Hi Jark,
2 & 3 sounds good to me.
Regarding time attribute,
I still have some questions, I knew it's easy to support cascaded window
aggregate using new TVFs.
However there are some other places where need time attribute:
- CEP
- interval join
- order by
- over window
If there is no time attribute column, how do we integrate these old
features with the new TVFs.
E.g.
StreamA -> new window aggregate -> interval join -> Sink
/
StreamB -----------------------------------
Jark Wu <[email protected]> 于2020年10月9日周五 下午11:51写道:
> Hi Benchao,
>
> 1) time attribute
> Yes. We don't need time attribute auxiliary function. Because the new
> window operations are all based on the
> window_start and window_end columns instead of on the time attributes. So
> we don't need to propagate time attributes.
> Cascaded window aggregate can be expressed by simply GROUP BY the
> window_start and window_end of the previous window result.

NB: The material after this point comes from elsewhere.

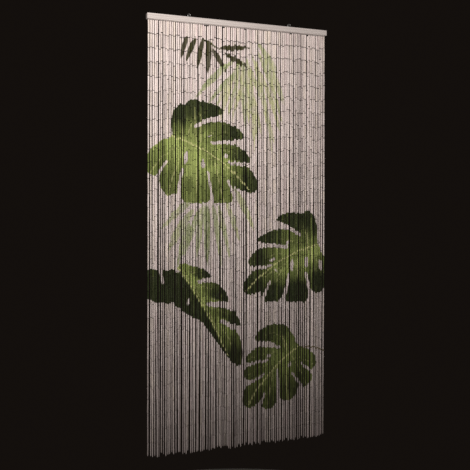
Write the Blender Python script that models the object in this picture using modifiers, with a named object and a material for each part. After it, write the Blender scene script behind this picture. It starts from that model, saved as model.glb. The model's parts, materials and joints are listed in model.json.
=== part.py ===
"""Bamboo tube door curtain: a painted wooden batten with two screw eyes on top, and ninety strands below.

Metres, +Z up, +X along the batten, -Y towards the viewer. The origin is the middle of the batten's top face.
"""

import math
import random

import bmesh
import bpy

# Batten
BATTEN_LENGTH = 0.900
BATTEN_HEIGHT = 0.025
BATTEN_DEPTH = 0.026
EASED_EDGE = 0.0018

# Screw eyes
EYE_PLACE = 0.280 * BATTEN_LENGTH
EYE_WIRE = 0.0024
EYE_OUTER = 0.0156
EYE_NECK = 0.0012
SHANK_RADIUS = 0.0013
SHANK_DEPTH = 0.014
SHANK_TIP = 0.004
PILOT_CLEARANCE = 0.0003
RING_STEPS = 24
WIRE_STEPS = 8
TURNED_STEPS = 12

# Strip that carries the strands
GAP = 0.0003
STRIP_LENGTH = 0.886
STRIP_THICKNESS = 0.0012
STRIP_WIDTH = 0.0074

# Strands
STRANDS = 90
PITCH = 0.00987
OVERALL_DROP = 2.000
STRAND_SIDE = 0.0064
LINK_SIDE = 0.0018
LINK_LENGTH = 0.0010
SHOULDER_LENGTH = 0.0010
TIP_LENGTH = 0.012
UNEVEN_ENDS = 0.028
ROOT_SLIP = 0.0008
SWAY_ACROSS = 0.0007
SWAY_DEPTH = 0.0016
TURN_ACROSS = 5.0
TURN_DEPTH = 6.0
SLACK_POWER = 0.6
SWAY_SEED = 90

# Share of a strand's length, and how wide it is there beside its full width
BENDS = [
    {"share": 0.16, "width": 1.00},
    {"share": 0.34, "width": 0.95},
    {"share": 0.52, "width": 1.00},
    {"share": 0.69, "width": 0.95},
    {"share": 0.85, "width": 1.00},
]


def clear_scene():
    for obj in list(bpy.data.objects):
        bpy.data.objects.remove(obj, do_unlink=True)


def collection(name):
    made = bpy.data.collections.new(name)
    bpy.context.scene.collection.children.link(made)
    return made


def material(name, colour, roughness, metallic=0.0):
    made = bpy.data.materials.new(name)
    made.use_nodes = True
    shader = made.node_tree.nodes["Principled BSDF"]
    shader.inputs["Base Color"].default_value = (*colour, 1.0)
    shader.inputs["Roughness"].default_value = roughness
    shader.inputs["Metallic"].default_value = metallic
    return made


def place(obj, group, finish=None):
    for old in list(obj.users_collection):
        old.objects.unlink(obj)
    group.objects.link(obj)
    if finish:
        obj.data.materials.clear()
        obj.data.materials.append(finish)
    return obj


def box(name, size, centre):
    bpy.ops.mesh.primitive_cube_add(size=1.0, location=centre)
    made = bpy.context.object
    made.name = name
    made.scale = size
    bpy.ops.object.transform_apply(location=False, rotation=False, scale=True)
    return made


def cutter(obj, group):
    place(obj, group)
    obj.hide_render = True
    obj.display_type = "WIRE"
    return obj


def boolean(obj, other, operation):
    joint = obj.modifiers.new(operation.title() + " " + other.name, "BOOLEAN")
    joint.operation = operation
    joint.solver = "EXACT"
    joint.object = other
    return joint


def smooth(obj, angle=math.radians(35)):
    obj.data.shade_smooth()
    obj.data.set_sharp_from_angle(angle=angle)


def mesh_of_curve(curve_object):
    """The curve as a mesh object of the same name, with its end caps welded on."""
    graph = bpy.context.evaluated_depsgraph_get()
    mesh = bpy.data.meshes.new_from_object(curve_object.evaluated_get(graph))
    work = bmesh.new()
    work.from_mesh(mesh)
    bmesh.ops.remove_doubles(work, verts=work.verts, dist=1e-6)
    bmesh.ops.recalc_face_normals(work, faces=work.faces)
    work.to_mesh(mesh)
    work.free()
    made = bpy.data.objects.new(curve_object.name + "_mesh", mesh)
    made.matrix_world = curve_object.matrix_world
    bpy.context.scene.collection.objects.link(made)
    bpy.data.objects.remove(curve_object, do_unlink=True)
    return made


def pilot_hole(name, x, cutters):
    """The bore that a screw eye's shank turns into, open at the batten's top face."""
    above = 0.002
    depth = SHANK_DEPTH + PILOT_CLEARANCE
    bpy.ops.mesh.primitive_cylinder_add(
        vertices=TURNED_STEPS,
        radius=SHANK_RADIUS + PILOT_CLEARANCE,
        depth=depth + above,
        location=(x, 0.0, (above - depth) / 2),
    )
    hole = bpy.context.object
    hole.name = name
    return cutter(hole, cutters)


def batten(group, cutters, finish):
    obj = box(
        "header_batten",
        (BATTEN_LENGTH, BATTEN_DEPTH, BATTEN_HEIGHT),
        (0.0, 0.0, -BATTEN_HEIGHT / 2),
    )
    edges = obj.modifiers.new("Eased edges", "BEVEL")
    edges.width = EASED_EDGE
    edges.segments = 2
    for side, x in (("left", -EYE_PLACE), ("right", EYE_PLACE)):
        boolean(obj, pilot_hole("pilot_hole_" + side, x, cutters), "DIFFERENCE")
    smooth(obj)
    return place(obj, group, finish)


def shank(name, x, cutters):
    """The straight, pointed end of a screw eye: a profile turned about the eye's upright axis."""
    into_ring = EYE_NECK + EYE_WIRE / 2
    profile = [
        (0.0, into_ring),
        (SHANK_RADIUS, into_ring),
        (SHANK_RADIUS, -SHANK_DEPTH + SHANK_TIP),
        (SHANK_RADIUS / 3, -SHANK_DEPTH),
        (0.0, -SHANK_DEPTH),
    ]
    mesh = bpy.data.meshes.new(name)
    work = bmesh.new()
    corners = [work.verts.new((radius, 0.0, height)) for radius, height in profile]
    for upper, lower in zip(corners, corners[1:]):
        work.edges.new((upper, lower))
    work.to_mesh(mesh)
    work.free()
    obj = bpy.data.objects.new(name, mesh)
    obj.location = (x, 0.0, 0.0)
    turn = obj.modifiers.new("Turn", "SCREW")
    turn.steps = turn.render_steps = TURNED_STEPS
    turn.use_merge_vertices = True
    turn.merge_threshold = 0.00001
    bpy.context.scene.collection.objects.link(obj)
    return cutter(obj, cutters)


def screw_eye(side, x, group, cutters, finish):
    """One ring of bent wire that faces the viewer, on a shank that goes down into the batten."""
    bpy.ops.mesh.primitive_torus_add(
        major_segments=RING_STEPS,
        minor_segments=WIRE_STEPS,
        major_radius=(EYE_OUTER - EYE_WIRE) / 2,
        minor_radius=EYE_WIRE / 2,
        location=(x, 0.0, EYE_NECK + EYE_OUTER / 2),
        rotation=(math.pi / 2, 0.0, 0.0),
    )
    obj = bpy.context.object
    obj.name = "screw_eye_" + side
    bpy.ops.object.transform_apply(location=False, rotation=True, scale=False)
    boolean(obj, shank("shank_" + side, x, cutters), "UNION")
    smooth(obj)
    return place(obj, group, finish)


def strand_habits():
    """How each strand hangs: its place along the strip, where its sway starts, and how much shorter it is."""
    chance = random.Random(SWAY_SEED)
    for index in range(STRANDS):
        slip = ROOT_SLIP * (2 * chance.random() - 1)
        yield {
            "x": (index - (STRANDS - 1) / 2) * PITCH + slip,
            "across": 2 * math.pi * chance.random(),
            "depth": 2 * math.pi * chance.random(),
            "short": UNEVEN_ENDS * (chance.random() + chance.random()) / 2,
        }


def strand_point(habit, share):
    """Where the middle of a strand lies, at a share of its drop from the strip to its end."""
    slack = share**SLACK_POWER
    x = habit["x"] + SWAY_ACROSS * slack * math.sin(TURN_ACROSS * share + habit["across"])
    y = SWAY_DEPTH * slack * math.sin(TURN_DEPTH * share + habit["depth"])
    top = -BATTEN_HEIGHT - GAP - STRIP_THICKNESS / 2
    end = -OVERALL_DROP + habit["short"]
    return x, y, top + share * (end - top)


def strand_sections(habit):
    """The strand from root to tip, as (point, width) rows: a thin link, a shoulder, the bends and a point."""
    root_x, root_y, root_z = strand_point(habit, 0.0)
    link = root_z - STRIP_THICKNESS / 2 - LINK_LENGTH
    end_x, end_y, end_z = strand_point(habit, 1.0)
    yield (root_x, root_y, root_z), LINK_SIDE
    yield (root_x, root_y, link), LINK_SIDE
    yield (root_x, root_y, link - SHOULDER_LENGTH), STRAND_SIDE
    for bend in BENDS:
        yield strand_point(habit, bend["share"]), STRAND_SIDE * bend["width"]
    yield (end_x, end_y, end_z + TIP_LENGTH), STRAND_SIDE
    yield (end_x, end_y, end_z), LINK_SIDE


def strands(group, cutters, finish):
    """Ninety square strands, each a four-sided tube on its own line, joined by their roots to a narrow strip."""
    curve = bpy.data.curves.new("strand_lines", "CURVE")
    curve.dimensions = "3D"
    curve.twist_mode = "MINIMUM"
    curve.bevel_depth = STRAND_SIDE / math.sqrt(2)
    curve.bevel_resolution = 0
    curve.use_fill_caps = True
    for habit in strand_habits():
        sections = list(strand_sections(habit))
        line = curve.splines.new("POLY")
        line.points.add(len(sections) - 1)
        for point, (place_m, width) in zip(line.points, sections):
            point.co = (*place_m, 1.0)
            point.radius = width / STRAND_SIDE
            point.tilt = math.pi / 4
    lines = bpy.data.objects.new("strand_lines", curve)
    bpy.context.scene.collection.objects.link(lines)
    hung = cutter(mesh_of_curve(lines), cutters)
    strip_top = -BATTEN_HEIGHT - GAP
    obj = box(
        "tube_strands",
        (STRIP_LENGTH, STRIP_WIDTH, STRIP_THICKNESS),
        (0.0, 0.0, strip_top - STRIP_THICKNESS / 2),
    )
    boolean(obj, hung, "UNION")
    return place(obj, group, finish)


def main():
    clear_scene()
    parts = collection("Bamboo door curtain")
    cutters = collection("Cutters")
    paint = material("White painted wood", (0.74, 0.68, 0.65), 0.62)
    tubes = material("White painted bamboo", (0.70, 0.64, 0.61), 0.55)
    steel = material("Zinc plated steel", (0.62, 0.61, 0.60), 0.35, metallic=1.0)
    batten(parts, cutters, paint)
    screw_eye("left", -EYE_PLACE, parts, cutters, steel)
    screw_eye("right", EYE_PLACE, parts, cutters, steel)
    strands(parts, cutters, tubes)


main()
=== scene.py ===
# %% [markdown]
# # A bamboo door curtain, dressed
#
# The curtain is a slim painted batten with two screw eyes on top, and ninety strands of small
# bamboo tubes below it. Green leaves are painted across the strands once they hang side by side.
#
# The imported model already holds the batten, the eyes and one plain bar for each strand. This
# file keeps the batten as it is, gives every surface its real finish, and puts the real tubes,
# wire links and rings where the plain bars are.

import json
import math
import random

import bmesh
import bpy
import numpy as np
from mathutils import Matrix, Vector

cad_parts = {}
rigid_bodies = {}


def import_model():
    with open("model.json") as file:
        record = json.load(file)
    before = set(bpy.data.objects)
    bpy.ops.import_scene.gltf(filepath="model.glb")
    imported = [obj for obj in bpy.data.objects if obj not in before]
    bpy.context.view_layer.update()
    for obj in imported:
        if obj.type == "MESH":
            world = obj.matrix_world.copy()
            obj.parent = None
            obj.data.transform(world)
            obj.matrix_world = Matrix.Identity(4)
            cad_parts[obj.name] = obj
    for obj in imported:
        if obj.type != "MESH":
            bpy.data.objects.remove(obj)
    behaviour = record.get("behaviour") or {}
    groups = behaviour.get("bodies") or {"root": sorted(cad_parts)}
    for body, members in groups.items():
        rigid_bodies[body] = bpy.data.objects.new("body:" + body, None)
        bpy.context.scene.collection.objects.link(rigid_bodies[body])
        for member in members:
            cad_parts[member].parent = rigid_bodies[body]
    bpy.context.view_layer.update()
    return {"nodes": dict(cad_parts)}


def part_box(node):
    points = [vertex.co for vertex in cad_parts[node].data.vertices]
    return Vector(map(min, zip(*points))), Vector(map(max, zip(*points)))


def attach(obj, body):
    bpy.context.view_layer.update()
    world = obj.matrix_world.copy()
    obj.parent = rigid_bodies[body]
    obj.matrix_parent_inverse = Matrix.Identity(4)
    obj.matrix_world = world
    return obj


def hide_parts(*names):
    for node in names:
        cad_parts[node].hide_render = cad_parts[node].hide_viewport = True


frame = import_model()

# %% [markdown]
# ## Camera
#
# The curtain is seen from a little to the left of it, level, from the height of a seated
# person's eyes. The camera looks level so that the strands stay upright in the picture. A lens
# shift, which slides the picture on the sensor, then brings the top of the curtain into view.
# Tilting the camera up instead would make the strands lean together.

# %% Camera
PICTURE_SIDE = 470
EYE_POINT = Vector((-1.2567, -3.2032, -0.8844))
EYE_TURN = math.radians(21.032)
EYE_TILT = math.radians(-0.006)
EYE_ROLL = math.radians(0.089)
LENS_MM = 56.17
SHIFT_PIXELS = -24


def make_camera():
    flat = math.cos(EYE_TILT)
    ahead = Vector((math.sin(EYE_TURN) * flat, math.cos(EYE_TURN) * flat, math.sin(EYE_TILT)))
    level = Vector((math.cos(EYE_TURN), -math.sin(EYE_TURN), 0.0))
    upright = level.cross(ahead)
    right = level * math.cos(EYE_ROLL) + upright * math.sin(EYE_ROLL)
    up = -level * math.sin(EYE_ROLL) + upright * math.cos(EYE_ROLL)
    data = bpy.data.cameras.new("Room_camera")
    data.lens = LENS_MM
    data.shift_y = SHIFT_PIXELS / PICTURE_SIDE
    camera = bpy.data.objects.new("Room_camera", data)
    turned = Matrix((right, up, -ahead)).transposed().to_4x4()
    camera.matrix_world = Matrix.Translation(EYE_POINT) @ turned
    bpy.context.scene.collection.objects.link(camera)
    bpy.context.scene.camera = camera


make_camera()
print("camera at", [round(v, 2) for v in EYE_POINT], "lens", LENS_MM)

# %% [markdown]
# ## A small kit for materials
#
# Each finish is a Principled shader with its colour, roughness and bump worked out by nodes. The
# same few steps come back in every finish: make noise on the object, turn one range of numbers
# into another, mix two colours. Short helpers keep the finishes readable. Every pattern reads
# Object coordinates or an attribute of the mesh, so that it sticks to the piece from any side.
# Noise takes one stretch for each direction: a large one squeezes the pattern that way, so
# uneven ones give grain that runs along the piece.

# %% Helpers for materials
COLOUR_SOCKETS = (6, 7)
COLOUR_RESULT = 2


def finish(name, roughness, metallic=0.0):
    made = bpy.data.materials.new(name)
    made.use_nodes = True
    shader = made.node_tree.nodes["Principled BSDF"]
    shader.inputs["Roughness"].default_value = roughness
    shader.inputs["Metallic"].default_value = metallic
    return made, made.node_tree, shader


def node(tree, kind, **values):
    made = tree.nodes.new(kind)
    for key, value in values.items():
        setattr(made, key, value)
    return made


def plug(tree, value, socket):
    """Links a node's output to a socket, or writes a plain value there."""
    if isinstance(value, bpy.types.NodeSocket):
        tree.links.new(value, socket)
    else:
        socket.default_value = value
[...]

> I have added a cascaded window aggregate example in the Tumbling Window
> section in the FLIP.
> If you want to define proctime window aggregate, the time column in TVF
> should be a proctime attribute field (or PROCTIME() function).
>
> 2) batch support
> Yes. The proposed syntax/API are unified for batch and streaming. Batch
> support is in the plan, but may not have enough time to catch up 1.12.
>
> 3) support `grouping sets`
> This is not included in the FLIP, but I think it's great if we can support
> `grouping sets`.
> The existing window impl doesn't support this because we convert the
> LogicalAggregate into WindowAggregate in the beginning,
> the expand grouping sets rule can't be applied in this situation.

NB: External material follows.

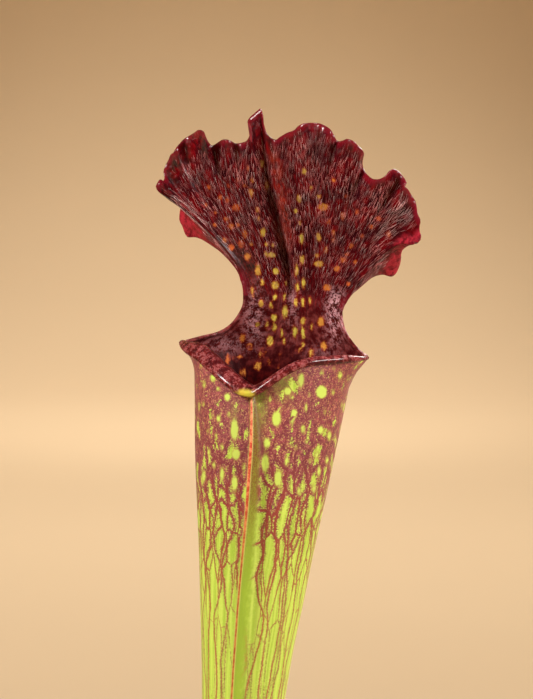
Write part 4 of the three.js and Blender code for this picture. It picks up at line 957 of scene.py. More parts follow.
# Pale spots of the hood, column and inner back wall, and of the tube's front, as the front view shows them:
# across, up, width, height (millimetres). Their tint, 0 yellow-green to 1 orange, follows from the place.
HOOD_SPOTS = [
    (3.52, 269.98, 0.74, 1.48), (0.93, 269.24, 0.55, 0.74), (11.29, 268.59, 0.93, 1.29), (1.76, 267.01, 0.55, 0.93), (16.74, 267.01, 0.74, 0.93), (-0.93, 267.01, 0.55, 0.74),
    (4.44, 266.09, 0.74, 1.48), (0.37, 265.98, 0.74, 0.55), (-2.77, 265.9, 0.55, 0.55), (-6.29, 265.63, 0.93, 0.93), (12.58, 265.53, 0.55, 0.74), (1.48, 264.7, 0.93, 1.67),
    (19.05, 264.06, 0.74, 0.55), (14.06, 263.87, 0.93, 0.74), (-4.25, 263.78, 0.74, 1.11), (10.36, 263.57, 0.93, 1.48), (-2.87, 263.31, 0.74, 1.11), (-6.84, 262.39, 0.74, 0.74),
    (14.8, 262.02, 1.85, 1.48), (-1.29, 261.93, 1.48, 1.29), (2.68, 261.47, 0.74, 1.11), (9.75, 261.21, 0.93, 0.93), (21.09, 261.1, 0.74, 0.93), (-5.07, 261, 0.74, 0.55),
    (18.5, 260.41, 0.93, 1.29), (25.07, 259.89, 1.11, 0.93), (-3.15, 259.8, 0.93, 0.93), (2.9, 259.8, 0.55, 0.93), (15.91, 259.25, 0.74, 0.74), (10.54, 259.06, 0.74, 0.93),
    (-0.93, 258.69, 0.74, 0.74), (-5.18, 258.69, 0.74, 0.74), (-2.22, 258.5, 1.11, 1.29), (23.77, 258.32, 0.93, 0.93), (3.7, 257.3, 1.11, 1.67), (16.74, 257.21, 0.55, 1.11),
    (0.37, 257.02, 0.93, 1.48), (26.92, 257.02, 0.74, 1.11), (22.02, 256.65, 0.74, 0.74), (13.97, 256.47, 0.93, 1.67), (10.82, 256.19, 0.93, 2.04), (-3.33, 255.91, 0.93, 0.93),
    (10.91, 255.91, 0.74, 1.11), (16.65, 255.91, 0.55, 0.74), (-0.37, 255.18, 1.11, 1.48), (1.48, 255.18, 0.74, 0.74), (4.44, 255.18, 0.74, 0.93), (5.55, 254.88, 0.55, 0.74),
    (19.98, 254.86, 0.74, 1.11), (-2.22, 254.53, 1.11, 1.29), (15.3, 254.06, 0.74, 1.11), (19.24, 253.32, 0.74, 0.74), (4.25, 253.32, 0.55, 0.93), (5.18, 253.14, 1.67, 1.11),
    (13.69, 253.01, 0.93, 0.93), (0.83, 252.95, 1.11, 1.48), (18.5, 252.22, 1.29, 1.11), (10.91, 252.22, 0.93, 1.67), (20.72, 251.84, 0.74, 0.74), (13.97, 251.47, 1.67, 1.29),
    (17.39, 250.64, 1.11, 1.11), (2.77, 250.37, 1.11, 2.22), (9.88, 250.37, 0.74, 2.04), (6.1, 250.05, 1.29, 1.29), (3.52, 248.14, 0.74, 1.11), (11.19, 247.96, 0.74, 1.67),
    (7.96, 247.96, 0.55, 0.93), (19.43, 247.78, 0.74, 0.74), (5.92, 247.59, 1.48, 1.67), (10.08, 247.13, 0.74, 1.85), (15.63, 247.13, 1.48, 1.29), (1.76, 246.48, 0.55, 1.48),
    (5.92, 245.43, 0.93, 1.11), (7.58, 245.28, 0.55, 1.29), (12.39, 244.81, 0.55, 1.11), (9.8, 244.44, 0.74, 1.48), (11.1, 244.44, 0.74, 1.48), (3.33, 244.26, 0.93, 1.48),
    (5.18, 243.89, 0.74, 1.29), (7.77, 242.65, 1.11, 2.4), (5.74, 241.58, 1.29, 1.29), (11.1, 240.93, 0.93, 1.48), (14.43, 240.8, 1.29, 1.85), (4.38, 240.19, 0.55, 1.48),
    (2.68, 240.19, 0.93, 1.11), (12.71, 239.82, 0.55, 1.11), (5.86, 239.73, 0.93, 1.29), (9.56, 238.95, 0.93, 2.22), (11.1, 238.71, 0.74, 2.22), (7.16, 238.71, 0.55, 1.48),
    (-0.09, 237.78, 1.11, 1.67), (5, 237.23, 1.29, 2.22), (7.58, 237.23, 0.55, 1.48), (11.1, 236.49, 0.55, 1.11), (14.98, 236.31, 1.11, 1.67), (1.2, 236.18, 1.11, 1.29),
    (10.08, 235.56, 0.55, 1.11), (12.58, 235.01, 0.93, 2.04), (3.46, 234.82, 0.93, 1.67), (6.47, 234.64, 0.55, 1.67), (-0.74, 234.33, 1.11, 0.74), (-2.87, 233.72, 0.93, 2.04),
    (4.62, 233.34, 0.55, 0.93), (2.68, 232.6, 1.29, 1.67), (6.38, 232.42, 0.74, 0.74), (0, 231.4, 1.11, 1.67),
]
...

> Fortunately, with the new window impl, the conversion to WindowAggregate
> will happen at the end, so I think the expand rule can be
> applied and support this feature naturally.
> Therefore, IMO, we don't need to include this feature in this FLIP to avoid
> the FLIP being too large.
> This can be a follow-up issue (maybe just add tests and docs) after the
> FLIP.
>
> Best,
> Jark
>
>
> On Fri, 9 Oct 2020 at 19:09, 刘 芃成 <[email protected]> wrote:
>
> > Hi,Benchao,
> > Welcome to join the discussion, yes, this new syntax can make SQL
> > more clear and simpler.
> > For your first question, the `window_start` and `window_end`
> > columns will be added automatically,
> > so we don't need to use auxiliary group functions to infer or
> > access the window properties.
> >
> > For the `grouping sets` on TVFs, I think it's interesting if we
> > can support it, as we already supported `grouping sets`
> > on streaming aggregates in blink planner. But I'm not sure if it
> > will be included into this FLIP.
> >
> > cc @Jark Wu
> >
> > Best,
> > Pengcheng
> >
> >
> > 在 2020/10/9 下午5:25,“Benchao Li”<[email protected]> 写入:
> >
> > Thanks Jark for bringing this discussion, I like this FLIP very much.
> >
> > Especially the cumulate window, it's much like the current TUMBLE
> > window +
> > Fast Emit (which is an undocumented experimental feature), however,
> > it's
> > more powerful.
> >
> > And This will make the SQL semantic more standard, especially for the
> > HOPPING window.
> >
> > Regarding time attribute,
> > It seems that we don't need a specific function to infer the time
> > attribute
> > like
> > `TUMBLE_ROWTIME` / `TUMBLE_PROCTIME`. Then are `window_start` and
> > `window_end`
> > column a time attribute column automatically?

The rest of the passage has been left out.